Good Practice

Promoting the Right to Freedom of Association and the Right to Collective Bargaining ? Outcome 14 - Final Evaluation

Good Practice Description

Since 2008, Jordan has hosted an ILO/International Finance Corporation Better Work Programme in its garment sector. In 2013, it contributed to a 'breakthrough' when the first sector wide collective bargaining agreement was signed between two apparel employers' associations and Jordan's garment union.

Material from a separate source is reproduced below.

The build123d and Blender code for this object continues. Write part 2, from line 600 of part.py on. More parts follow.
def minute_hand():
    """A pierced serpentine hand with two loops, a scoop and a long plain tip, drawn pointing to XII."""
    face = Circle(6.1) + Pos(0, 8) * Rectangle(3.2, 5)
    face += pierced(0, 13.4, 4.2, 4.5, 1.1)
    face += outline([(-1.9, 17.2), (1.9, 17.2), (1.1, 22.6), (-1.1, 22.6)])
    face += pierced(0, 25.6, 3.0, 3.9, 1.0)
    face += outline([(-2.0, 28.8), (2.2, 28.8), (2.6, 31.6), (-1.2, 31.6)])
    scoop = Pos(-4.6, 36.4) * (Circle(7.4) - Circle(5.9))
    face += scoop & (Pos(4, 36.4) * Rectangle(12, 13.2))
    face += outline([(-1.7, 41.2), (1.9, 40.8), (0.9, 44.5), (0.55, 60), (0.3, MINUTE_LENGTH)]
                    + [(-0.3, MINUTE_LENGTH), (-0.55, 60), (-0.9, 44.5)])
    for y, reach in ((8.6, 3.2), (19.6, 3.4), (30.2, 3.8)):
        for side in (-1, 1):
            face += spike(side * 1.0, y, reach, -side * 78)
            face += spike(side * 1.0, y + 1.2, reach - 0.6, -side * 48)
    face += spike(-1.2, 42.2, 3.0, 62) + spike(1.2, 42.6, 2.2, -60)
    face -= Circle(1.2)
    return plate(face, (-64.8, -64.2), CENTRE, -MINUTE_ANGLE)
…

In Sri Lanka, the project featured training for both Human Resource managers and workers on sexual harassment. The integration of the issue in the project's activities in Sri Lanka, which were focused on promoting increased respect for the right of freedom of association, was very relevant and is a good practice that might be replicated elsewhere. One of the main Sri Lankan trade unions working in the garment sector, in collaboration with this project, introduced workshops to help garment workers to deal with sexual harassment. The trade union found that, in addition to helping women to address an issue that was affecting their working lives negatively, the workshops were an excellent means to attract women to trade unions. The workshops created opportunities for trade union organizers to meet with workers and explain the advantages of membership. In Sri Lanka, the same trade union also provided free medical clinics to workers with project support, another practice they found effective to meet the needs of workers and boost their membership.

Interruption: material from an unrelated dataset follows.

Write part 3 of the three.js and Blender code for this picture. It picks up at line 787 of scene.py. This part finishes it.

A social impact assessment, which was co-financed by this and another project, was carried out to assess the effects of the Zambian mining industry on workers' rights and sustainable business practices. It addressed the spheres of compliance with international and national labour standards, protection of workers' rights (including freedom of association, collective bargaining and occupational safety and health [OSH]) and the effective exercise of social dialogue. The assessment documented a number of negative impacts of some prevalent business practices in the mining industry in Zambia. These included significant differences in salary and other benefits for employees doing the same or similar work depending on whether they worked for the principal enterprise or a sub-contractor, poor standards of occupational safety and health in some mines, and unequal pay for equal work favouring expatriate workers. The study highlighted two distinct business models that are commonly practiced in the sector in Zambia and how the problems that were identified link with these models. The study also discussed issues affecting the efficacy of labour inspection and the trade union movement in the mining sector.